Other elements of the legislation retain general business support, particularly the “one-stop shop”’ harmonising data-protection law across all 28 states, instead of the current fragmented approach.

This is expected to save significant business costs and also to make it easier for smaller companies to compete for business across the EU.

One grey area is cloud computing, as on the face of it, US companies, even those running separate European data centres for European clients, seem obligated to hand over data held in the cloud if required under US laws.

“This really impacts on the global phenomenon of cloud computing,” says O’Connor, who notes that it might be a major spur to the development of European cloud firms, whose clouds and clients would not be subject to US laws.
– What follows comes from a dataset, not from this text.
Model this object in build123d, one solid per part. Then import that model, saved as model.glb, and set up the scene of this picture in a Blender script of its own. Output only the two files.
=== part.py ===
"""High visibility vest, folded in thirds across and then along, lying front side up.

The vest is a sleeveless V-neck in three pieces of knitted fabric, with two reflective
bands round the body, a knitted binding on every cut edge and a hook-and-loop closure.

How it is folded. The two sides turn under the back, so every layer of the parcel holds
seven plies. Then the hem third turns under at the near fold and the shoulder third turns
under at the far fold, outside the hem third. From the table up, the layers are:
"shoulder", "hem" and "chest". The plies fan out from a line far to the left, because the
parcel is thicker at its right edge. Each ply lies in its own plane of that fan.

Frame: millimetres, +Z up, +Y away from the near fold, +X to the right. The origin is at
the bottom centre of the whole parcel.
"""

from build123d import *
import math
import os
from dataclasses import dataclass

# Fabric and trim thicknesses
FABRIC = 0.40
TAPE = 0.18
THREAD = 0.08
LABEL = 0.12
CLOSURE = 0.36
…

However, the use of encryption in the cloud, and the question of who – cloud provider or client – retains the private key for decryption, will pose further conundrums, he says.

Irish MEP Seán Kelly, who is industry committee rapporteur on data protection for the European People’s Party Group, expresses general satisfaction with the vote.
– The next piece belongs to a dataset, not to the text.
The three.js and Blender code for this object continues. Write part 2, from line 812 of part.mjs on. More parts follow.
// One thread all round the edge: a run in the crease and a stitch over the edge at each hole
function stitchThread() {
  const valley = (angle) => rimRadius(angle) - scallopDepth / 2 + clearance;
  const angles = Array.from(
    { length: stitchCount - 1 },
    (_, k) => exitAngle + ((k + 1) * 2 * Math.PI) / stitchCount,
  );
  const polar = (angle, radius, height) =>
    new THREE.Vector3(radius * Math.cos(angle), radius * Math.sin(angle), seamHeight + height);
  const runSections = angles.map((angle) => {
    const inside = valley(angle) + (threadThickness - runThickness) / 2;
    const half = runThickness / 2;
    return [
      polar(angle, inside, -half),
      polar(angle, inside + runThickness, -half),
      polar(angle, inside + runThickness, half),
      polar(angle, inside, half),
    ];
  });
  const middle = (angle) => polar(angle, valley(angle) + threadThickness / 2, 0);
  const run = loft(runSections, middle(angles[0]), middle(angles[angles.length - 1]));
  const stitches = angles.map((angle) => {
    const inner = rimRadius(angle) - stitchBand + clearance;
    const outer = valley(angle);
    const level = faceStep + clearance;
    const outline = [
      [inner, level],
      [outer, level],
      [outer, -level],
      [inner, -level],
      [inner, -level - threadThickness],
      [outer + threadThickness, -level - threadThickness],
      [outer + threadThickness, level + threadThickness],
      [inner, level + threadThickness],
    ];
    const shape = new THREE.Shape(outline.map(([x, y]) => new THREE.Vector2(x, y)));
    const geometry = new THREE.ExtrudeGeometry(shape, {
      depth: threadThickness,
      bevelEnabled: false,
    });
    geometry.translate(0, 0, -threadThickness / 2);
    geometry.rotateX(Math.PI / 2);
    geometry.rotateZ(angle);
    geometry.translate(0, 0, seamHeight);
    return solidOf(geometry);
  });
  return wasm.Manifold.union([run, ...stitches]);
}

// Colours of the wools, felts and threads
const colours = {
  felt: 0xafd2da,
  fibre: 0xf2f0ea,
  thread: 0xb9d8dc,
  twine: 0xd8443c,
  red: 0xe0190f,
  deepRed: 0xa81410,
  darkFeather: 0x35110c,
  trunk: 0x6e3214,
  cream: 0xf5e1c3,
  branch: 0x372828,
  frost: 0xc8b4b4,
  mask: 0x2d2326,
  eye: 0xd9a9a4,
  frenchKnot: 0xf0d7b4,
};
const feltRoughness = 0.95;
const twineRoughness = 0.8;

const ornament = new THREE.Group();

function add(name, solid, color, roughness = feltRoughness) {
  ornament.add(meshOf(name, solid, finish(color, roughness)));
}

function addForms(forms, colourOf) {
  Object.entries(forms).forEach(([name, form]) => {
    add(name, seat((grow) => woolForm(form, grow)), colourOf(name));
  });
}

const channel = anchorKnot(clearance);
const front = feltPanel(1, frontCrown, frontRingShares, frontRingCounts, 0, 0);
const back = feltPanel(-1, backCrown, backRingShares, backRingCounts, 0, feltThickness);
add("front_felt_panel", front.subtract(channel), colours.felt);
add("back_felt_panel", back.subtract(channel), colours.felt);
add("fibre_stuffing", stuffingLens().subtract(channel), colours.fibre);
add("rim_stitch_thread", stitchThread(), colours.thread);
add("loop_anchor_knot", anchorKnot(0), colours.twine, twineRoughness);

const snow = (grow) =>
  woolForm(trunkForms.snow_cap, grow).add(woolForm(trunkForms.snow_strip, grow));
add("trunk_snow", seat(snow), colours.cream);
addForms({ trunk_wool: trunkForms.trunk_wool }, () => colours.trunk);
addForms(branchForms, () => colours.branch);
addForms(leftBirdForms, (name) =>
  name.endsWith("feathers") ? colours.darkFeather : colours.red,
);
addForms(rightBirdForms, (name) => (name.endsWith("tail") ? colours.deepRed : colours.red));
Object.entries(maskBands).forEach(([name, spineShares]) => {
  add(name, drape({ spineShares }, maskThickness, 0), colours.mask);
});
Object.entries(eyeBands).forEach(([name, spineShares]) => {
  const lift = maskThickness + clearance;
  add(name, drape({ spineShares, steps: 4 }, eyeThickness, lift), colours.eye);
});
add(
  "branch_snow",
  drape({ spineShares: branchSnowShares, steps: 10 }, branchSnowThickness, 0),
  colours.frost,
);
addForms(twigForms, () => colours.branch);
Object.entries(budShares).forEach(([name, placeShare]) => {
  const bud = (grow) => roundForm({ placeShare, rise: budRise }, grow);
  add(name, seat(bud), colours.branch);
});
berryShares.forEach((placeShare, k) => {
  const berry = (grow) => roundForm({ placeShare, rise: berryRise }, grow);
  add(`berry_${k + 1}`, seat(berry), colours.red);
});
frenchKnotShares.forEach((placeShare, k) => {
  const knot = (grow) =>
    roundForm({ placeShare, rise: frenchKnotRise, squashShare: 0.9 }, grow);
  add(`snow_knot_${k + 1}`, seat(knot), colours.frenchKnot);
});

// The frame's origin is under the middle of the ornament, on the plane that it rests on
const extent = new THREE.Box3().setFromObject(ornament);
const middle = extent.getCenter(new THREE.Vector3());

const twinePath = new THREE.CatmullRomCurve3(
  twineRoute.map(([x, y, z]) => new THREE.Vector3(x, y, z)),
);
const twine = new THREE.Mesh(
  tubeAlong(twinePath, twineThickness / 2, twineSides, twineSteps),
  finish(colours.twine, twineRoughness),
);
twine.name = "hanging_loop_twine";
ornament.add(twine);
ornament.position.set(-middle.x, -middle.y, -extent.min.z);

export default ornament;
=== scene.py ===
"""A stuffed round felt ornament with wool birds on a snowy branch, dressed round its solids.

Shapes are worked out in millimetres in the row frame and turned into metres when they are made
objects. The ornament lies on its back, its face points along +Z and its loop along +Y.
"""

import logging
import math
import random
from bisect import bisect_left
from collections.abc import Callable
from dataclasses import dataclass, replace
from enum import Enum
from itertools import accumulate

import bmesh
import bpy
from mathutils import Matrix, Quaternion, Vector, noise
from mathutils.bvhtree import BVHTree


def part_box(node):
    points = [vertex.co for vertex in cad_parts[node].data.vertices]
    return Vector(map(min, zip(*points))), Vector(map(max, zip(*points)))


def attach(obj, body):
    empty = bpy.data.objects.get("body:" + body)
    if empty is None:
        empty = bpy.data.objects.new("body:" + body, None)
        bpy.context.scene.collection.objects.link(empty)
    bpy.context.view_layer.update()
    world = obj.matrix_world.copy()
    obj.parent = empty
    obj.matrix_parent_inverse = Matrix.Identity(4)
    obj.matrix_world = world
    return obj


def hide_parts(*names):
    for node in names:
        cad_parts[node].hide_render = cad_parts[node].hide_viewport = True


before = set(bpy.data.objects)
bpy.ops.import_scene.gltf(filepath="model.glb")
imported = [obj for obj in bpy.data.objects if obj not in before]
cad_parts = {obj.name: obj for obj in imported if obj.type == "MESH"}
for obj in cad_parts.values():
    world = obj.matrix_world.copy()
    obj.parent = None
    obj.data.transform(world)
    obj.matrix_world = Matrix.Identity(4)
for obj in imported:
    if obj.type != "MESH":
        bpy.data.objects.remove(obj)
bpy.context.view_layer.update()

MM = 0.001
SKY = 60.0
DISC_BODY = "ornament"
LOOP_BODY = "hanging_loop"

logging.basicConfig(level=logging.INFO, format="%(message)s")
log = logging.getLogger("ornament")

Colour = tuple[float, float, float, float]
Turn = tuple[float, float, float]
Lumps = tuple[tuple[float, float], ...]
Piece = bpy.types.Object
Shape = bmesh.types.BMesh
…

“Overall, I’m pleased enough with data protection as we have approved it by vote,” he says. He retains some concerns about the legislation’s impact on small- to medium-sized enterprises (SMEs), journalistic freedom and health research, but adds he is hopeful these could be addressed as negotiations continue at parliamentary and member state level.

In the case of SMEs, he says he would have preferred a proposal to fully scrap any requirement for SMEs to have a designated employee, or a dedicated officer, to deal with data protection.
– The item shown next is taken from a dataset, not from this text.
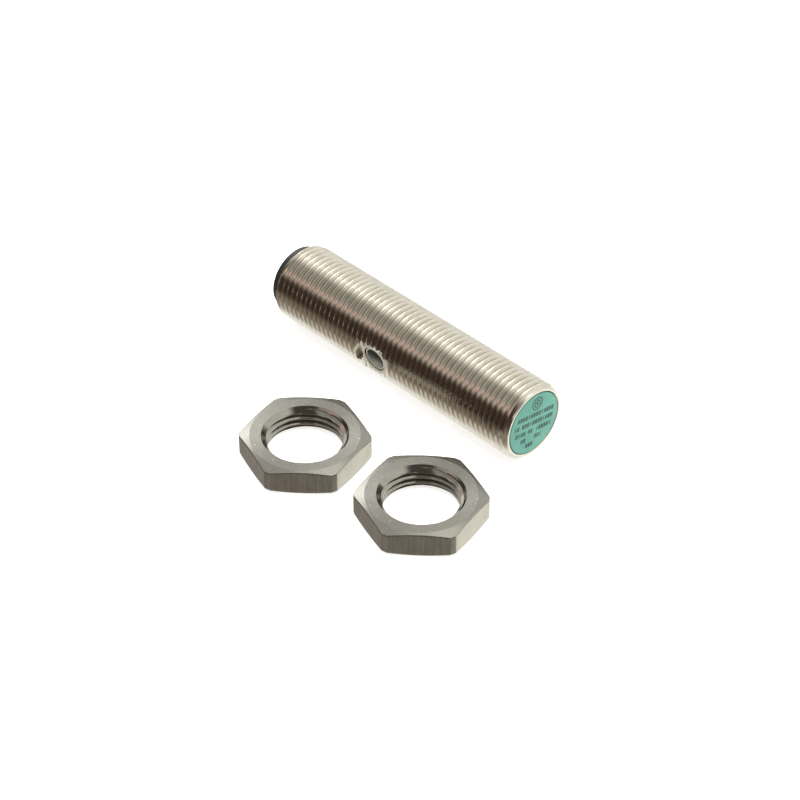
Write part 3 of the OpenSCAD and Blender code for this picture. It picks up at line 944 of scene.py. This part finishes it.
def build_stage():
    """A pale floor and a pale dome behind it. Metal doesn't mirror them."""
    radius = 1.5
    gap = 0.01 * MM
    bpy.ops.mesh.primitive_circle_add(vertices=96, radius=radius, fill_type="NGON",
                                      location=(0, 0, FLOOR_Z - gap))
    floor = bpy.context.object
    floor.name = "floor"
    floor.data.materials.append(plain_material("floor_white", glow=0.8))
    hidden_from(floor, "glossy")
    bpy.ops.mesh.primitive_uv_sphere_add(segments=64, ring_count=32, radius=radius)
    dome = bpy.context.object
    dome.name = "backdrop"
    dome.data.materials.append(plain_material("backdrop_white", glow=1.0))
    hidden_from(dome, "glossy", "diffuse", "shadow", "transmission")


def build_light():
    """One large soft light overhead."""
    light = bpy.data.lights.new("overhead_softbox", "AREA")
    light.size = 0.6
    light.energy = 2.2
    light.color = (1.0, 0.99, 0.97)
    obj = bpy.data.objects.new("overhead_softbox", light)
    bpy.context.collection.objects.link(obj)
    obj.location = (-0.05, 0.05, 0.5)
    obj.rotation_euler = obj.location.to_track_quat("Z", "Y").to_euler()
    hidden_from(obj, "glossy")


# ---- Camera ----

CAMERA_AZIMUTH = math.radians(45.1)
CAMERA_ELEVATION = math.radians(39.5)
CAMERA_DISTANCE = 391.4 * MM
CAMERA_TARGET = Vector((-22.35 * MM, -4.76 * MM, FLOOR_Z))
CAMERA_SENSOR_WIDTH = 36.0
CAMERA_LENS = 119.15


def build_camera():
    """Looks at the target from an azimuth that runs from -Y towards +X."""
    data = bpy.data.cameras.new("camera")
    data.sensor_width = CAMERA_SENSOR_WIDTH
    data.lens = CAMERA_LENS
    data.clip_start = 0.01
    camera = bpy.data.objects.new("camera", data)
    bpy.context.collection.objects.link(camera)
    back = Vector((math.sin(CAMERA_AZIMUTH) * math.cos(CAMERA_ELEVATION),
                   -math.cos(CAMERA_AZIMUTH) * math.cos(CAMERA_ELEVATION),
                   math.sin(CAMERA_ELEVATION)))
    camera.location = CAMERA_TARGET + back * CAMERA_DISTANCE
    camera.rotation_euler = back.to_track_quat("Z", "Y").to_euler()
    bpy.context.scene.camera = camera


# ---- Assembly ----

def build_model():
    """Builds the pieces, and gives the CAD nodes that stay their materials."""
    inner = inner_materials()
    finish_piece(build_housing(), "sensor", "nickel_plated_brass", nickel_thread(), "housing")
    finish_piece(build_cap(), "sensor", "teal_plastic", teal_plastic(), "sensing_cap")
    finish_piece(build_print(), "sensor", "black_plastic", print_ink())
    finish_piece(build_insert(), "sensor", "black_plastic", inner["black_plastic"], "connector_insert")
    finish_piece(build_window(), "sensor", "clear_resin", window_resin(), "led_window")
    nickel = nut_nickel()
    for body in ("nut_1", "nut_2"):
        node = "mounting_" + body
        nut = build_nut()
        nut.name = "hexagon_" + body
        place_nut(nut, node)
        finish_piece(nut, body, "nut_nickel", nickel, node)
    slots = {part["node"]: part["material_slot"] for part in frame["record"]["subparts"]}
    for node, obj in frame["nodes"].items():
        if slots[node] in inner:
            obj.data.materials.clear()
            obj.data.materials.append(inner[slots[node]])


build_model()
build_surroundings()
build_stage()
build_light()
build_camera()
bpy.context.scene.view_settings.view_transform = "Standard"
Instead, SMEs with more than 5,000 clients must have someone in this role, even though he argues that often small companies would have little involvement in handling data.

“SMEs are crucial to the growth of Europe and any extra burden is going to have a cost,” he says.

He also feels that journalists should have an exemption when processing data for investigative purposes. As currently written, he feels that privacy protections are likely to have the side effect of protecting the rich and famous from a legitimate scrutiny of their affairs.

He also expresses concern that the ability to do medical research of public and individual benefit could be severely hampered by provisions requiring individual consent.

In Ireland, such a provision would possibly affect the storage of so-called Guthrie Cards, with blood samples from newborns. These were threatened with destruction due to data-protection laws before Taoiseach Enda Kenny made a commitment to find a legal way to preserve them.

The draft legislation now moves on for further discussion in parliament and member states, but it is expected that MEPs will wish to have the final vote on the directive by May, before the next round of parliamentary elections.